FBI's Facebook Monitoring Leads To Arrest In England
An anonymous reader writes "The BBC reports that armed police were called to a UK school earlier today after being advised of a potential threat by the FBI. The school stated that the FBI 'raised the alarm after Internet scanning software picked up a suspicious combination of words,' strongly implying that they are carrying out routine, automated surveillance of social networking sites. While in this case it does appear that there may have been a genuine threat, the story nonetheless raises significant privacy concerns."
Does someone out there thinks there is an expectation of privacy for data they post on the internet?
I thought that was exactly what you should NOT expect.
"Oh, you hate your job? There's a support group for that, it's called everyone, they meet at the bar."
The story nonetheless raises significant privacy concerns
Like "OMG my public postings can be read by others"?
Significant privacy concerns? You mean like, "Don't talk about private shit in public?"
Chelloveck
I give up on debugging. From now on, SIGSEGV is a feature.

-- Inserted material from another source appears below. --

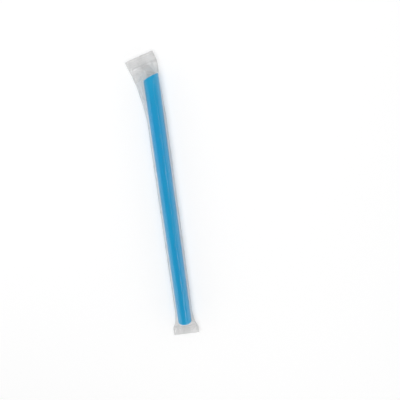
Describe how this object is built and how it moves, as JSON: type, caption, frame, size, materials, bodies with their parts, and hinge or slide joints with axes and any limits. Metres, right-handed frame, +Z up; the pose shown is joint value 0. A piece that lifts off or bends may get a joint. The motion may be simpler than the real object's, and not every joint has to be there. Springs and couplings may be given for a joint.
{
  "type": "wrapped drinking straw",
  "caption": "Wide plastic drinking straw with one slanted tip, sealed in a clear film sleeve with flat crimped ends, lying on its side.",
  "frame": {"origin": "on the flat underside of the sleeve's fin seal, straight below the middle of the straw's length", "axes": "+Y along the straw towards its slanted tip, +Z up as it lies, +X to the right when seen from above with the tip away"},
  "size_m": [0.0299, 0.2727, 0.0129],
  "materials": {
    "straw_plastic": "smooth extruded polypropylene, bright sky blue, slightly translucent",
    "clear_film": "thin clear packaging film, glossy, faintly hazy and creased, crimped where it is sealed"
  },
  "bodies": {
    "root": {"straw": "straw_plastic", "wrapper": "clear_film"}
  },
  "joints": []
}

Every time some idiot goes and posts somewhere "I'm gonna kill people" and it isn't caught, the news is "They were posting it for all the world to see, why didn't somebody stop them!?"
Then some idiot is caught from his posting, and the new is "How dare the police read posts!?"
While I don't believe in prior restraint and so I worry about arresting people based on things they said they might do, Facebook is the new equivalent of painting signs on the water tower. If ever anything didn't qualify for 'expectation of privacy', a service where the express purpose is to tell other people what you're doing should be it. As long as some additional police work goes into verifying that the threat is real, I think this is a good thing.
Tomorrow - last day of school. I'm glad because I'm tired of being bullied by the assholes in this place. I will at last be leaving this world. TGI summer break.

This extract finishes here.